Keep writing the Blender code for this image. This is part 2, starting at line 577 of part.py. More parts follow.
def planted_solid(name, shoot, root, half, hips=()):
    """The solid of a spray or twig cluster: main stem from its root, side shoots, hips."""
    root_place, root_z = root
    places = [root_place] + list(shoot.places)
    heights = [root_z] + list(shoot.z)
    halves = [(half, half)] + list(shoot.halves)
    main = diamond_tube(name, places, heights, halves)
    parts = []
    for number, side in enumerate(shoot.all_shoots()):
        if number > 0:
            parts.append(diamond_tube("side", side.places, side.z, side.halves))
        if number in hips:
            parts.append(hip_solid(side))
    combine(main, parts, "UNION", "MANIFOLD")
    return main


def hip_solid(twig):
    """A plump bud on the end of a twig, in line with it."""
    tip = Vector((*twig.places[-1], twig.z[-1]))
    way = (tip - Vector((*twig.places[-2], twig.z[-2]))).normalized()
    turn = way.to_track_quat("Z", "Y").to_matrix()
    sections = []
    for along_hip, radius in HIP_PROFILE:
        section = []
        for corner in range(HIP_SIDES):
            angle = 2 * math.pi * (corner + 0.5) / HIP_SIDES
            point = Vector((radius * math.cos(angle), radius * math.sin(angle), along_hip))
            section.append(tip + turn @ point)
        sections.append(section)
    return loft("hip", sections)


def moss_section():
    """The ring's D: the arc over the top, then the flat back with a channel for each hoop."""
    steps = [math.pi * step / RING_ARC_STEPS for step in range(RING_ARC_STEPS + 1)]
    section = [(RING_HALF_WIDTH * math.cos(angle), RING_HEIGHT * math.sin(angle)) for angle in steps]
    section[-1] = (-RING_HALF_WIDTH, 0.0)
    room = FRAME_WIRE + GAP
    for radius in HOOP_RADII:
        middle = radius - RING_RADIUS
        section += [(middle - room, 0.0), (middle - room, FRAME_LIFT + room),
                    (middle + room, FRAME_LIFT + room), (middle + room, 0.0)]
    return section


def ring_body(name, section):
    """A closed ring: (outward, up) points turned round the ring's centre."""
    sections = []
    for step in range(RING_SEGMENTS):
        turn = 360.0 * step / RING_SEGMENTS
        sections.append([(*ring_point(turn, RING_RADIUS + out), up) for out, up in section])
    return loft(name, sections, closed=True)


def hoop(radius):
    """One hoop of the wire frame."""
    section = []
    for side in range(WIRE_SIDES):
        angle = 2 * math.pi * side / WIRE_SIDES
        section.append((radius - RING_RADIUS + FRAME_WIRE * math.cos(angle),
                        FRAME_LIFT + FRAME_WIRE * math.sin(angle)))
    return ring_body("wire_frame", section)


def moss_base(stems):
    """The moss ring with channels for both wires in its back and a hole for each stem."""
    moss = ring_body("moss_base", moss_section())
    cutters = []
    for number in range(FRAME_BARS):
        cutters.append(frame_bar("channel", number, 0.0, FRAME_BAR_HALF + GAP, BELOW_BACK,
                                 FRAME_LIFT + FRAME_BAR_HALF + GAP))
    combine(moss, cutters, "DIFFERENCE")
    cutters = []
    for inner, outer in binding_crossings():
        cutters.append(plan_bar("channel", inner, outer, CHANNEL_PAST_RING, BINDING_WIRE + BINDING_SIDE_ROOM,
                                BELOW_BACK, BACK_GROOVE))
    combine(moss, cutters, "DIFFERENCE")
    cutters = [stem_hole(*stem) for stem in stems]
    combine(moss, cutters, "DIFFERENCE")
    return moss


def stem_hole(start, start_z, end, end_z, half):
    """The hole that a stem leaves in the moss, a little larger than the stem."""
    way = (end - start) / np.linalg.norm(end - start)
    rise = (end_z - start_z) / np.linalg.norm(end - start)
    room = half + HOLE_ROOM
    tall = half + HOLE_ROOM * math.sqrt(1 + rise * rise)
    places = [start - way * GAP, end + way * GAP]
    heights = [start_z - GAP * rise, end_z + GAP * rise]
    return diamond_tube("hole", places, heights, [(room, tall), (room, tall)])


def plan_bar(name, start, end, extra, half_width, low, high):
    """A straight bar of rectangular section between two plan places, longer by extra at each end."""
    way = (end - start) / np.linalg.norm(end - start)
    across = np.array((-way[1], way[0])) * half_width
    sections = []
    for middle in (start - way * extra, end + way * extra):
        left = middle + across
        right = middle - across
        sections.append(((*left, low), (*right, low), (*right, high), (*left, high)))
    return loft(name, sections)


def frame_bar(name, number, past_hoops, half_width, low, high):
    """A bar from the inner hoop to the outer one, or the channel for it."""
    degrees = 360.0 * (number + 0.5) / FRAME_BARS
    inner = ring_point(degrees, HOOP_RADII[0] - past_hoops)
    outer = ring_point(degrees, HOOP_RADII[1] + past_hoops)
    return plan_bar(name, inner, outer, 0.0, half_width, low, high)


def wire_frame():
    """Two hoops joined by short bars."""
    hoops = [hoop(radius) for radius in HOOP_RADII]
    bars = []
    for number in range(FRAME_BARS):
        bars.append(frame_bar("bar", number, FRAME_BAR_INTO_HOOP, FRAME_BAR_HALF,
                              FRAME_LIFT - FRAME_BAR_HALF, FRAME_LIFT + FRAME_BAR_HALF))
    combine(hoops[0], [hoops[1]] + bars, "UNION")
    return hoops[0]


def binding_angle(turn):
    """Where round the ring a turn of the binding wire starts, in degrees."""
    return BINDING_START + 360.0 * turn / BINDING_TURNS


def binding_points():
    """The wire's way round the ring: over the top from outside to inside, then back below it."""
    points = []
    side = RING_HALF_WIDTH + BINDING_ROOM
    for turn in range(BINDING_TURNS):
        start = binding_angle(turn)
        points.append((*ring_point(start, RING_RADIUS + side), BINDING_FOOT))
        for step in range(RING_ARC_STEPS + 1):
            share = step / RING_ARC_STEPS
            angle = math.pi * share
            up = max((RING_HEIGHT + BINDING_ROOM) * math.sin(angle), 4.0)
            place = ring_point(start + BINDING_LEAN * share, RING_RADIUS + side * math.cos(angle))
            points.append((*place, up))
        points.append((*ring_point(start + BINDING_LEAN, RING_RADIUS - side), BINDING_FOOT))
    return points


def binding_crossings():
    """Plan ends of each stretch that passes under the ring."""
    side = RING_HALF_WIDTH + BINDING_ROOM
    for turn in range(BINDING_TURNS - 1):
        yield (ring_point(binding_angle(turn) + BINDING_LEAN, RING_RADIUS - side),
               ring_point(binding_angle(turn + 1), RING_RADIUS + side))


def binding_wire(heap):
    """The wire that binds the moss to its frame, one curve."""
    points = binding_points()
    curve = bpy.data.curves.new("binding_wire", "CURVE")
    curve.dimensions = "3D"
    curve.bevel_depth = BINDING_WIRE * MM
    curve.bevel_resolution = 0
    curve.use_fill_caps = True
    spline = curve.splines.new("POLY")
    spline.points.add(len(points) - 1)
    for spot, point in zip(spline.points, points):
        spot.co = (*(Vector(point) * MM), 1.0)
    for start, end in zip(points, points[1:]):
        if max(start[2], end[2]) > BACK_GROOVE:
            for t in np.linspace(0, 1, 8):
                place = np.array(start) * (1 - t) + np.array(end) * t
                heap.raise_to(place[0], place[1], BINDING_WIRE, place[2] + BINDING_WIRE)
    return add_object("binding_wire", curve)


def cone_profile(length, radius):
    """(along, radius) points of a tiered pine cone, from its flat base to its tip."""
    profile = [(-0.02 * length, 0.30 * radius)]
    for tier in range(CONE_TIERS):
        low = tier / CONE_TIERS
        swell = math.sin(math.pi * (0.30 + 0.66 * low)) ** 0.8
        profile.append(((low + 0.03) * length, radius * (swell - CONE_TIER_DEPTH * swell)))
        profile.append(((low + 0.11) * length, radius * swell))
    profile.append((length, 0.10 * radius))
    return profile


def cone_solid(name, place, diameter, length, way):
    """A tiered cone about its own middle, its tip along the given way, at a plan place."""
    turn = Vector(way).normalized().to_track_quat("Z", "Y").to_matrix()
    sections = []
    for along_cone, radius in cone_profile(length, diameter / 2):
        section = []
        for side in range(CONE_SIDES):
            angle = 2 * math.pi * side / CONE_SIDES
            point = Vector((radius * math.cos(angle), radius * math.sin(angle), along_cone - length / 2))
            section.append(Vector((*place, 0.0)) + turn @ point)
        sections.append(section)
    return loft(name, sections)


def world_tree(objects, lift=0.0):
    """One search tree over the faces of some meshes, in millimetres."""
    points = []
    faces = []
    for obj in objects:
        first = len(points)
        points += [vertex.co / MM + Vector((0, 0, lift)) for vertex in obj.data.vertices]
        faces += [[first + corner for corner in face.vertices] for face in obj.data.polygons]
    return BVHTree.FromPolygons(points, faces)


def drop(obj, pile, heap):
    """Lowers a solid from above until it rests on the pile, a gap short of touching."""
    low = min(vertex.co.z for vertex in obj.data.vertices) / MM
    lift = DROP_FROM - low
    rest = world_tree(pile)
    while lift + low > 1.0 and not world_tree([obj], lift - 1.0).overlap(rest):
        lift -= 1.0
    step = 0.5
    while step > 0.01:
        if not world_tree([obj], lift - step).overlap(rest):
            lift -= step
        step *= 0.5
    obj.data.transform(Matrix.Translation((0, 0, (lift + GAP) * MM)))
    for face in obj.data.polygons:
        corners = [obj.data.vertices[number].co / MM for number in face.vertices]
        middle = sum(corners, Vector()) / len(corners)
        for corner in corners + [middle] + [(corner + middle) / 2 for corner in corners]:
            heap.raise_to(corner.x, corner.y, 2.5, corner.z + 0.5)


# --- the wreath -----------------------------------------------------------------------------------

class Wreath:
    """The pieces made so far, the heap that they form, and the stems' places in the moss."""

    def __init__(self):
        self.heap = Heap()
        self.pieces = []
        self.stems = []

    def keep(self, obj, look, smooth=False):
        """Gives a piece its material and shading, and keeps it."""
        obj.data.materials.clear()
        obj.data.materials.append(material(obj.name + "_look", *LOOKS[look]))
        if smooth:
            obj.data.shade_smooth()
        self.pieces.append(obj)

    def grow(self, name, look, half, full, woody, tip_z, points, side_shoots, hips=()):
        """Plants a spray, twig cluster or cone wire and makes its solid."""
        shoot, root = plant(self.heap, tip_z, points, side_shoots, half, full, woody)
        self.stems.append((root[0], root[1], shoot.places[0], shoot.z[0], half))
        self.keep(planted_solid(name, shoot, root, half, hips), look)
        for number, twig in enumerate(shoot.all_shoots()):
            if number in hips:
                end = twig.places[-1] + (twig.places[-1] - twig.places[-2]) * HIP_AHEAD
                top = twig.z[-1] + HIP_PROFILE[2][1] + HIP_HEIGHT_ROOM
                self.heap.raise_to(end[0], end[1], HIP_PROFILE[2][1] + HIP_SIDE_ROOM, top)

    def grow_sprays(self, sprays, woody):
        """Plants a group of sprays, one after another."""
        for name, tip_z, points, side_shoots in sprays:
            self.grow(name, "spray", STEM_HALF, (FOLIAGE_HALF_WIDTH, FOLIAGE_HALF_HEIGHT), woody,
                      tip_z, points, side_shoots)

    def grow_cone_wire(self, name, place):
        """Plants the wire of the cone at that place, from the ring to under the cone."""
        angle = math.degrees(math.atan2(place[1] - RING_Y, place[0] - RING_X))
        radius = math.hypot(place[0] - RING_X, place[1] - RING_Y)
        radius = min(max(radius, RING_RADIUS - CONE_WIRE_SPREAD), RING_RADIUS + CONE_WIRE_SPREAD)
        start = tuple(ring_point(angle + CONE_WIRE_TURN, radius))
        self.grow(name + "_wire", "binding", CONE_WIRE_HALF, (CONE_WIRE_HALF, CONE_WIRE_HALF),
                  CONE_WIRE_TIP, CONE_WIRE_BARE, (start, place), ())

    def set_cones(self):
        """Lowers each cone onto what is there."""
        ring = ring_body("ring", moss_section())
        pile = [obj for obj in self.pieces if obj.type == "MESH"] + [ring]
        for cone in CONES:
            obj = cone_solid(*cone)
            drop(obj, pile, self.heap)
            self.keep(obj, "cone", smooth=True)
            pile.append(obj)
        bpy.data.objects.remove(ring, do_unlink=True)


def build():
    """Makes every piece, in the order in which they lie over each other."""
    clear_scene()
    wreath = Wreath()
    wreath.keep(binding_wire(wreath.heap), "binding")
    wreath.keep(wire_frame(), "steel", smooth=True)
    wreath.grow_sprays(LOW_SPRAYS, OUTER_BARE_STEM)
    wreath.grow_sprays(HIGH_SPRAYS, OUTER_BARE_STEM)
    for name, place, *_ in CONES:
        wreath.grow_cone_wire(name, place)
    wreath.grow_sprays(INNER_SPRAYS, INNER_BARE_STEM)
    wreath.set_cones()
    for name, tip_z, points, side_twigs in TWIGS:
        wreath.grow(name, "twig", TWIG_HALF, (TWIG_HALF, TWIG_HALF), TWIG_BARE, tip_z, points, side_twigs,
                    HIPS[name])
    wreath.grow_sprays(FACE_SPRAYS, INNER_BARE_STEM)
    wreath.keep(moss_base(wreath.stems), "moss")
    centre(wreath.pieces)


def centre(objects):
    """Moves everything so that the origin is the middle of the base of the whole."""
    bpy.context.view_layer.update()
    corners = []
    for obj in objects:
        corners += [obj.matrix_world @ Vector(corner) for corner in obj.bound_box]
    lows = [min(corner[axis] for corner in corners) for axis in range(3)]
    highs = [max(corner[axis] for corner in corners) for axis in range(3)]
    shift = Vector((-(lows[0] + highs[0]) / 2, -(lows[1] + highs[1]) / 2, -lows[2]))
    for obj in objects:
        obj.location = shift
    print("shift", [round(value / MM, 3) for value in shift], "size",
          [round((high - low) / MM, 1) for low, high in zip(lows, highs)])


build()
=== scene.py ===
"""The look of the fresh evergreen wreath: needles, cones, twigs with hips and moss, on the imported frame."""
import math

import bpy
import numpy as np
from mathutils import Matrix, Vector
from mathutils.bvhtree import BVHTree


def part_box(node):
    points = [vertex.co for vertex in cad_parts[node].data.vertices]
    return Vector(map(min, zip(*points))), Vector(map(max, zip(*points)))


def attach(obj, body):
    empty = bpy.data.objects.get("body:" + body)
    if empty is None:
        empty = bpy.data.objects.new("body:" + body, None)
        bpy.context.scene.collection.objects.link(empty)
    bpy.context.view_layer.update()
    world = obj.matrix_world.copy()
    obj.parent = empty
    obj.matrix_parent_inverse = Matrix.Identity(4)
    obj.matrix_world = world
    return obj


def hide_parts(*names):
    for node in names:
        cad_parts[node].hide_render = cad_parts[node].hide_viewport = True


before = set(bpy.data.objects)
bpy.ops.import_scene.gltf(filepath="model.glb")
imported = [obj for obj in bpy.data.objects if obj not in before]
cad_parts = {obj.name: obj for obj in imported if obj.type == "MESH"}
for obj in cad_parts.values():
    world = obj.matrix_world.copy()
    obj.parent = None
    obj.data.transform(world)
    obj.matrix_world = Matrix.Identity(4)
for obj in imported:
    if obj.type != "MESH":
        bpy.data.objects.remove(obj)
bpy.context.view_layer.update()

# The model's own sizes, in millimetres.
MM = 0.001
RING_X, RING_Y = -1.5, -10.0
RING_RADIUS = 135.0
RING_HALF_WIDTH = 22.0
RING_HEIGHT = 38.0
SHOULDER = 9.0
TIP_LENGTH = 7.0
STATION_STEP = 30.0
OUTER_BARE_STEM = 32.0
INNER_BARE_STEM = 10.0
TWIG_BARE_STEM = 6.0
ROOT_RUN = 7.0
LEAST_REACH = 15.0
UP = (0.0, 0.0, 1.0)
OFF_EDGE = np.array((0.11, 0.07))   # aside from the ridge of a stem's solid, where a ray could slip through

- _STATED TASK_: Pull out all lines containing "mathutils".

- _SOLUTION FOR THIS EXERCISE_:
from mathutils import Matrix, Vector
from mathutils.bvhtree import BVHTree